▸ **Work to be completed**:
Each line from the start of the data below through the one containing "wasm.setup();" must be reproduced exactly.
--- Begin ---
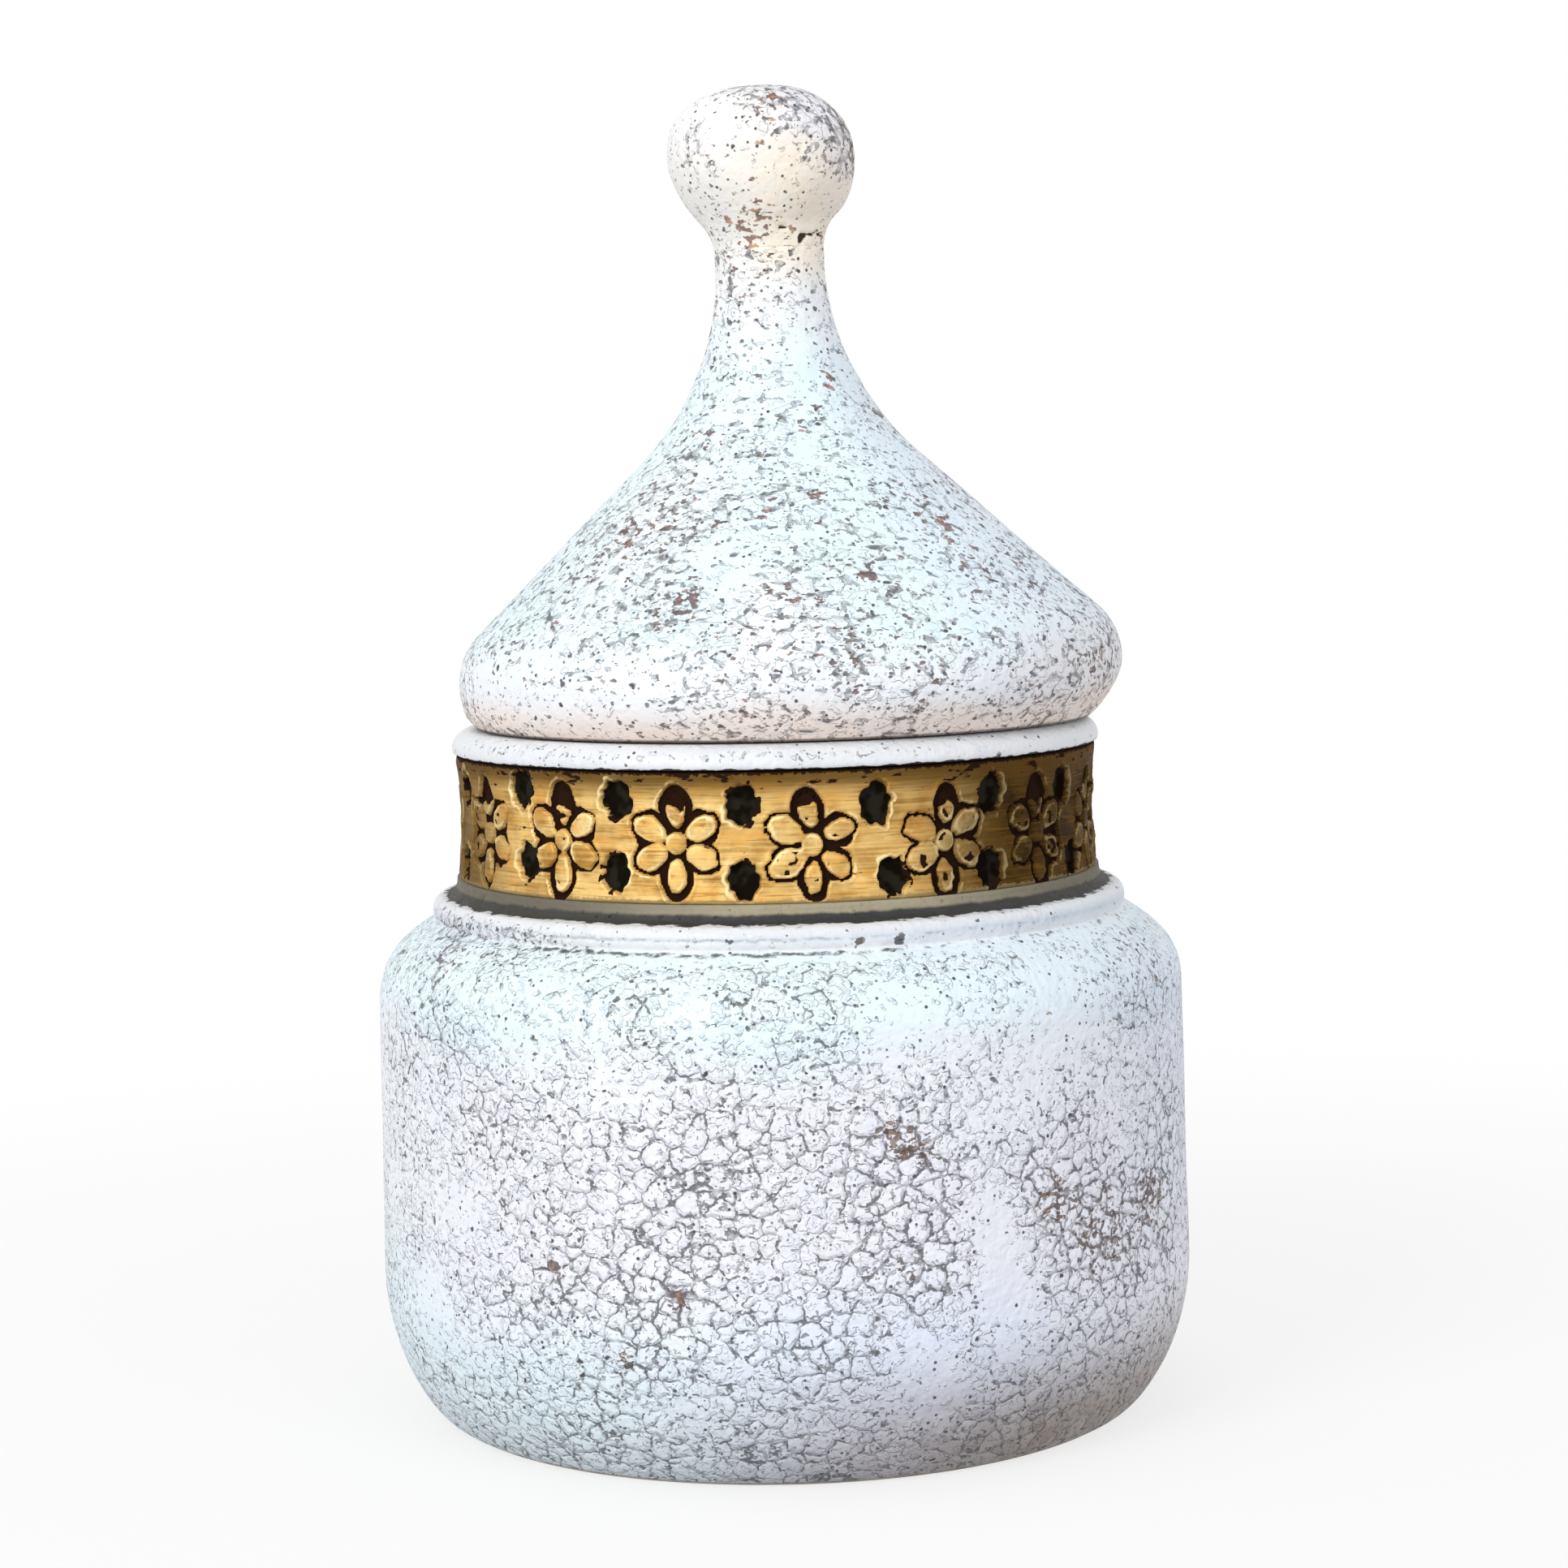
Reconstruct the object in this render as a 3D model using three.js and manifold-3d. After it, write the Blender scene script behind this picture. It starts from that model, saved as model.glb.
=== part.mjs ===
// Lidded stoneware jar: a round-bellied pot with a stamped band round its short neck,
// and a hollow conical lid with a ball knob, which stands on the rim and lifts straight off.
// Millimetres, +Z up, origin on the ground at the centre of the foot.
import * as THREE from 'three';
import { mergeVertices } from 'three/addons/utils/BufferGeometryUtils.js';
import Module from 'manifold-3d';

const wasm = await Module();
wasm.setup();

// Pot, outside, from the ground up
const bellyRadius = 77.4; // widest part
const footInset = 12.1; // foot's edge, in from the belly
const heelHeight = 28.2; // where the heel has curved up to the belly
const bellyHeight = 51.0; // nearly upright wall
const bellyTaper = 0.8; // what the wall draws in by over that height
const shoulderRise = 15.8; // from the wall's end to the underside of the bead
const beadProud = 4.8; // rounded bead on which the shoulder ends, past the neck
const beadHeight = 4.2;
const ledgeInset = 2.5; // bead's upper edge, in from the bead
const coveHeight = 3.1; // hollow moulding from the bead up to the neck
const neckRadius = 61.2; // neck at the band's lower edge
const rimOverhang = 0.4; // rim, past the neck
const rimHeight = 4.4;
const rimSlope = 3.3; // width of the rim's sloping outer part

// Pot, inside and underneath
const wall = 5.5;
const floorThickness = 6.0;
const footRecess = 2.5; // hollow turned under the foot
const footRingWidth = 9.0;
const neckWall = 4.8; // neck, behind the band
const mouthRound = 1.5; // worn inner edge of the rim

// Stamped band, a clay strip laid in a channel round the neck
const bandHeight = 23.9;
const bandThickness = 2.4;
const bandWaist = 0.8; // hollow of the band's outer face
const slipGap = 0.3; // layer of slip between pieces that are stuck together
const flowerCount = 16;
const firstFlower = -61.9; // degrees round the neck from the front, towards +X
const marginBelow = 0.9; // band left plain under a flower
const marginAbove = 3.6;
const petalLength = 7.2;
const petalWidth = 4.8;
const petalRise = 0.8; // petals stand this proud of the band
const petalTurn = 60; // degrees from petal to petal
const eyeDiameter = 4.6; // round centre of a flower
const pitDiameter = 7.0; // two round pits between two flowers, one above the other
const pitDepth = 0.9;
const pitMargin = 1.3; // from the lower pit to the band's lower edge
const pitSpacing = 13.4;

// Lid: height 0 is the flat ring that stands on the rim
const seatGap = 0.3; // between the lid and the rim
const lidOffset = 1.75; // the lid stands a little off centre, towards +X
const lidOverhang = 1.4; // lid's rounded edge, past the rim
const lidFootInset = 4.6; // lid's foot, in from that edge
const edgeRound = 12.6; // radius of the rounded edge
const coneAngle = 43.2; // slope of the lid, degrees from level
const stemRadius = 10.3;
const flareReach = 22.1; // length over which the slope turns up into the stem
const stemLength = 2.2; // straight stem above the flare
const lidWall = 5.5;
const edgeWall = 9.0; // thickness at the rounded edge
const hollowTopRadius = 9.0; // rounded top of the hollow

// Locating ring under the lid
const flangeClearance = 0.95; // to the mouth, on the side where the lid stands closest
const flangeWall = 4.5;
const flangeDepth = 11.0;
const flangeChamfer = 1.2;

// Knob
const knobRadius = 17.8;
const knobRise = 12.3; // from the widest part up to the top
const knobDrop = 17.6; // and down to the stem
const knobFoot = 0.7; // knob's foot, past the stem
const knobOffset = -0.5; // the knob is set a little off the stem's axis

// The lid slumped in the kiln: it leans towards -X above its still upright foot
const leanAngle = 1.57;
const slumpShift = 1.7;
const slumpStart = 7.7;

// Facets
const roundSegments = 48;
const knobSegments = 32;
const curveSteps = 5;
const bandSteps = 3;
const pitSides = 10;

// Places worked out from the sizes above
const floorTop = footRecess + floorThickness;
const shoulderZ = heelHeight + bellyHeight;
const beadZ = shoulderZ + shoulderRise;
const ledgeZ = beadZ + beadHeight;
const bandZ = ledgeZ + coveHeight;
const rimZ = bandZ + bandHeight;
const seatZ = rimZ + rimHeight;
const footRadius = bellyRadius - footInset;
const shoulderRadius = bellyRadius - bellyTaper;
const beadRadius = neckRadius + beadProud;
const ledgeRadius = beadRadius - ledgeInset;
const rimRadius = neckRadius + rimOverhang;
const channelRadius = neckRadius - bandWaist - bandThickness;
const mouthRadius = channelRadius - neckWall;
const lidRadius = rimRadius + lidOverhang;
const flangeRadius = mouthRadius - lidOffset - flangeClearance;
const flangeBore = flangeRadius - flangeWall;

const whiteGlaze = { color: 0xeef1f3, roughness: 0.35, metalness: 0 };
const gildedGlaze = { color: 0xc4964a, roughness: 0.4, metalness: 0.3 };
const bareClay = { color: 0xcdbfae, roughness: 0.85, metalness: 0 };

const { degToRad, radToDeg, lerp, smoothstep } = THREE.MathUtils;

function piece(name, geometry, finish) {
  const mesh = new THREE.Mesh(geometry, new THREE.MeshStandardMaterial(finish));
  mesh.name = name;
  return mesh;
}

// A profile of radius and height, turned round the Z axis
function turned(profile, segments = roundSegments) {
  const geometry = new THREE.LatheGeometry(profile, segments);
  return geometry.rotateX(Math.PI / 2);
}

function outlineFrom(radius, height) {
  return new THREE.Path().moveTo(radius, height);
}

function toSolid(geometry) {
  const bare = geometry.clone();
  bare.deleteAttribute('normal');
  bare.deleteAttribute('uv');
  const merged = mergeVertices(bare);
  const vertProperties = new Float32Array(merged.attributes.position.array);
  const triVerts = new Uint32Array(merged.index.array);
  return new wasm.Manifold(new wasm.Mesh({ numProp: 3, vertProperties, triVerts }));
}

function toGeometry(solid) {
  const mesh = solid.getMesh();
  const geometry = new THREE.BufferGeometry();
  geometry.setAttribute('position', new THREE.BufferAttribute(mesh.vertProperties, 3));
  geometry.setIndex(new THREE.BufferAttribute(mesh.triVerts, 1));
  geometry.computeVertexNormals();
  return geometry;
}

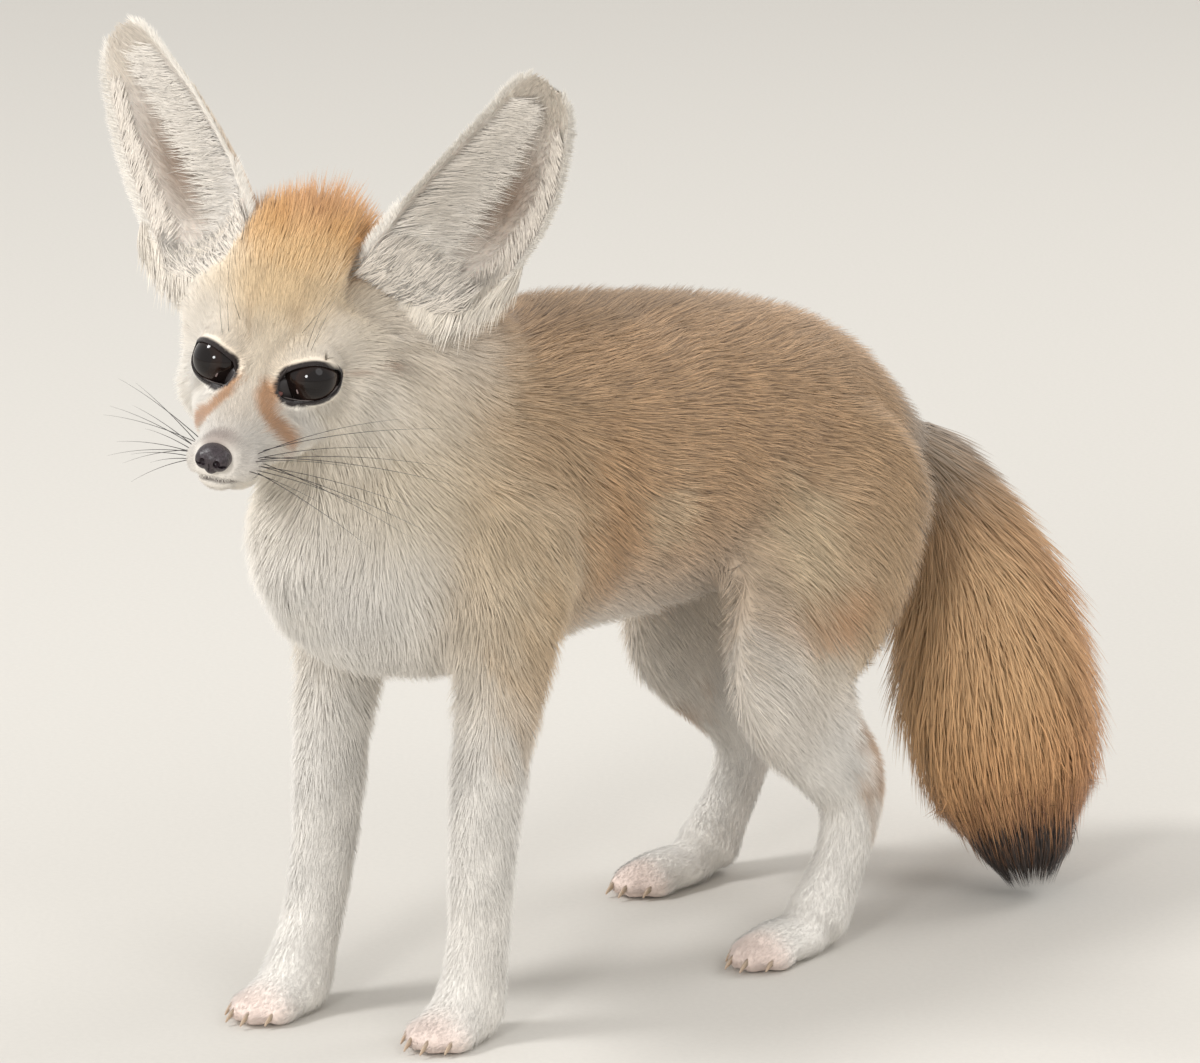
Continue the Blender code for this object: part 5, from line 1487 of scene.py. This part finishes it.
def grow(name, part, count, unwrap, evenness=0.6, clump=0.14, swirl=0.2, raised=0.0):
    """A piece of coat on the skin, raised by a share more on the crest of the crown."""
    roots, normals = roots_on(part, count, evenness)
    coat = coat_at(roots)
    lie, depth, length = coat[:, LIE], coat[:, DEPTH], coat[:, LENGTH]
    for eye_side in SIDES.values():
        gaze, _, _ = eye_axes(eye_side)
        away = roots - eye_centre(eye_side)
        away = unit(away - (away @ gaze)[:, None] * gaze)
        near = np.clip(1 - from_slit(roots, eye_side) / NEAR_EYE, 0, 1)[:, None]
        lie = lie * (1 - near) + away * near * AWAY_FROM_EYE
        length = length * (1 - SHORTER_BY_EYE * near[:, 0])
        depth = depth * (1 - FLATTER_BY_EYE * near[:, 0])
    by_lips = np.clip(1 - from_line(roots, mouth) / NEAR_LIPS, 0, 1)
    length = length * (1 - SHORTER_BY_LIPS * by_lips)
    depth = depth * (1 - FLATTER_BY_LIPS * by_lips)
    lie = unit(lie - normals * (lie * normals).sum(1, keepdims=True))
    side = np.cross(normals, lie)
    turned = swirl * noise(roots, SWIRL_SIZE, seed=3) + 0.5 * swirl * rand.normal(size=len(roots))
    lie = lie * np.cos(turned)[:, None] + side * np.sin(turned)[:, None]
    side = np.cross(normals, lie)
    length = length * rand.uniform(*LENGTHS, len(roots))
    height = depth * rand.uniform(*HEIGHTS, len(roots))
    height *= 1 + WAVE_HIGH * noise(roots, WAVE_SIZE, seed=4)
    height *= 1 + raised * np.exp(-(((in_head(roots) - CREST_AT) / CREST_SIZE) ** 2).sum(1))
    leaders = roots[::CLUMP_OF]
    clumps = KDTree(len(leaders))
    for i, leader in enumerate(leaders):
        clumps.insert(leader, i)
    clumps.balance()
    pull = np.array([clumps.find(Vector(p))[0] for p in roots]) - roots
    below, out = nearest(roots + lie * length[:, None] + pull * clump)
    ends = below + out * height[:, None] + normals * OFF_SKIN
    spines = np.stack([roots - normals * SINK, ends], axis=1)
    spines[..., 2] = np.maximum(spines[..., 2], OFF_FLOOR)
    widths = (WIDTH_LEAST + WIDTH_SHARE * length) * rand.uniform(*WIDTHS, len(roots))
    tints = painted(roots, coat[:, COLOUR])
    bands = coat[:, BANDING]
    coat_mesh(name, spines, normals, side, widths, tints, bands, unwrap(roots), RINGS_SHORT)


PEPPER_GREYS = ((0, 0.6), (0.25, 0.88), (0.5, 1.0), (0.8, 1.05), (1, 1.4))
BAND_GREYS = ((0, 0.7), (0.45, 0.8), (0.62, 1.0), (0.78, 1.0), (0.9, 0.55), (1, 0.45))
DARK_TIPPED = 0.7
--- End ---
▸ **Written response**:
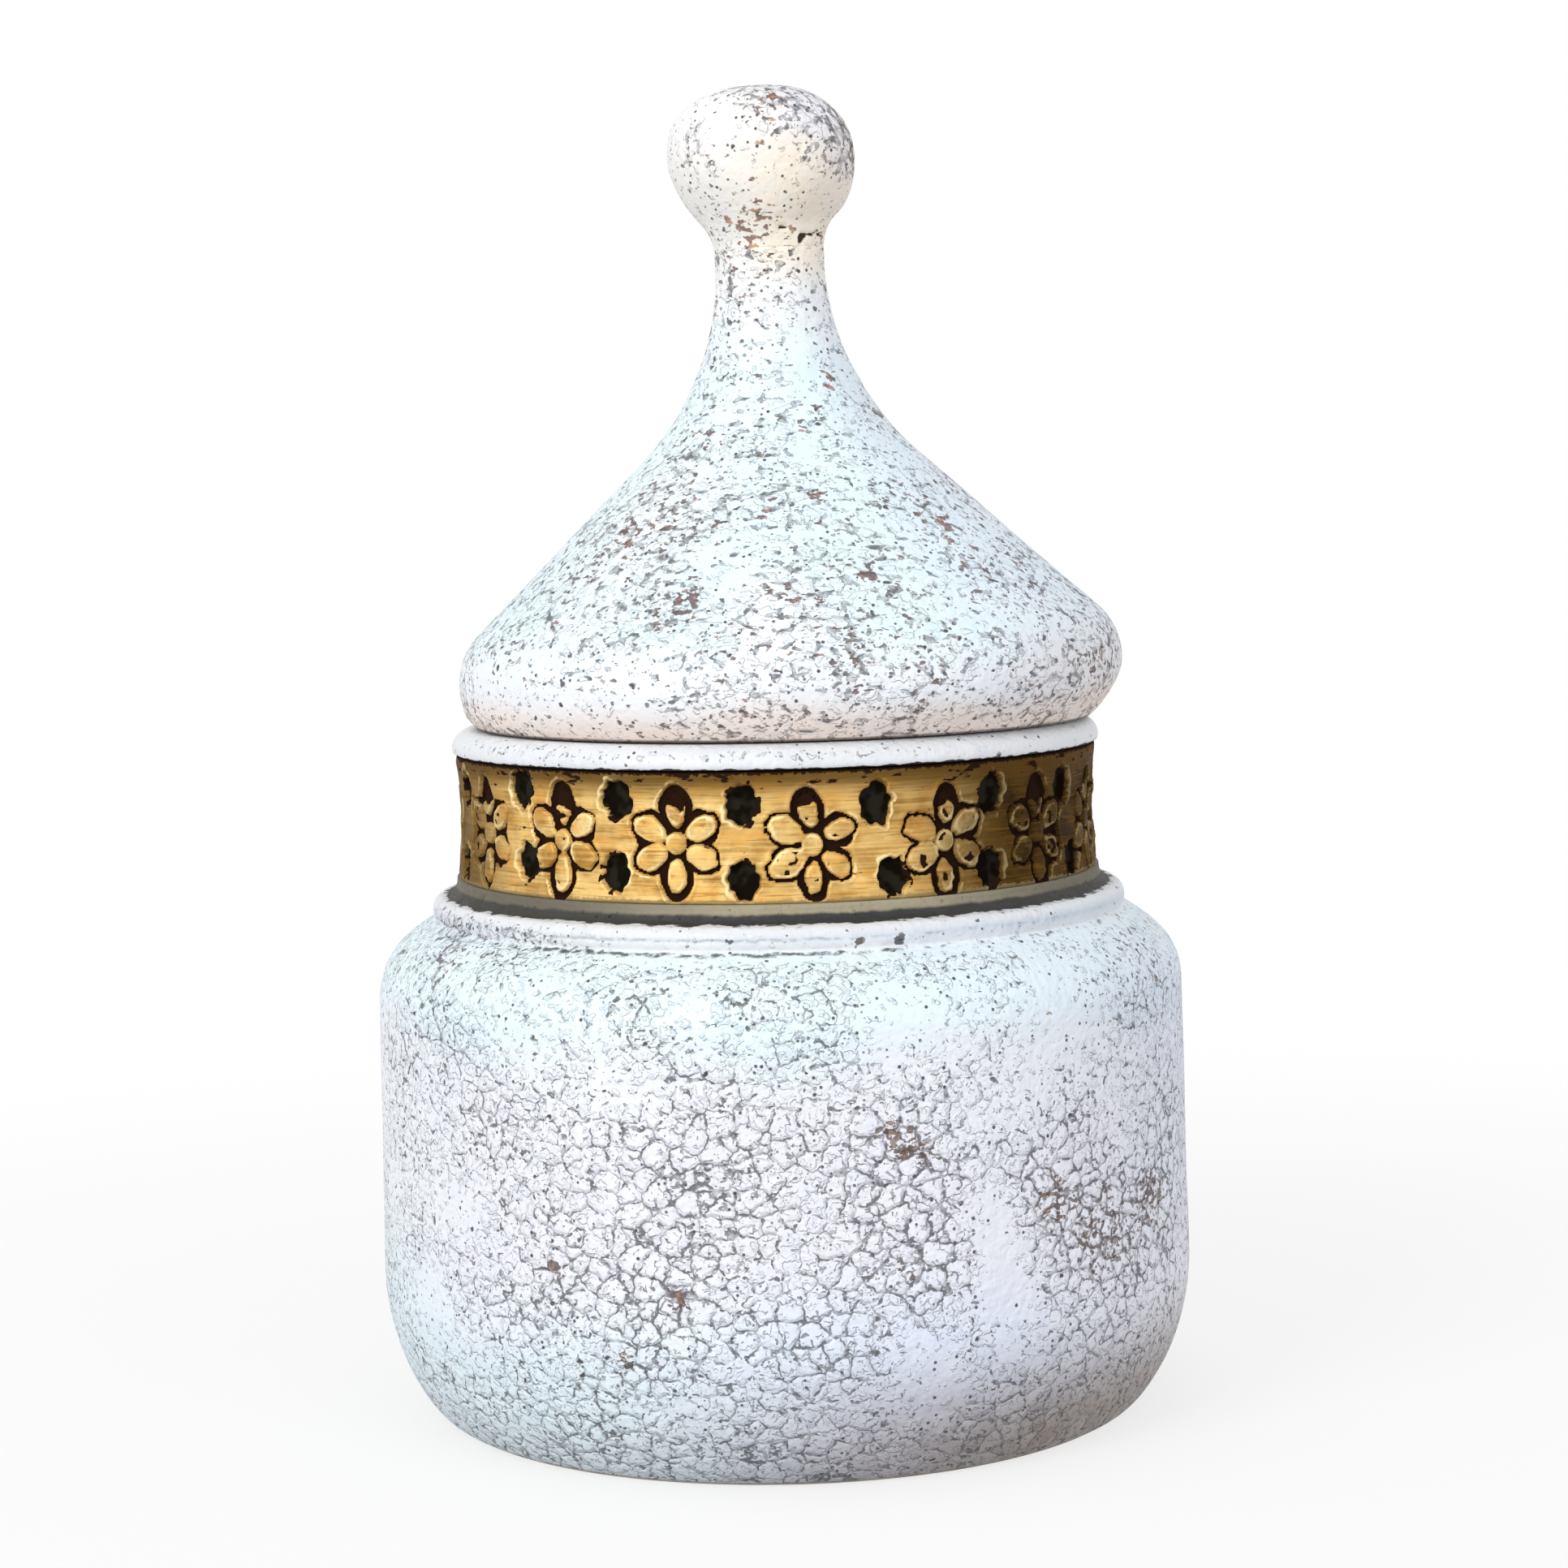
Reconstruct the object in this render as a 3D model using three.js and manifold-3d. After it, write the Blender scene script behind this picture. It starts from that model, saved as model.glb.
=== part.mjs ===
// Lidded stoneware jar: a round-bellied pot with a stamped band round its short neck,
// and a hollow conical lid with a ball knob, which stands on the rim and lifts straight off.
// Millimetres, +Z up, origin on the ground at the centre of the foot.
import * as THREE from 'three';
import { mergeVertices } from 'three/addons/utils/BufferGeometryUtils.js';
import Module from 'manifold-3d';

const wasm = await Module();
wasm.setup();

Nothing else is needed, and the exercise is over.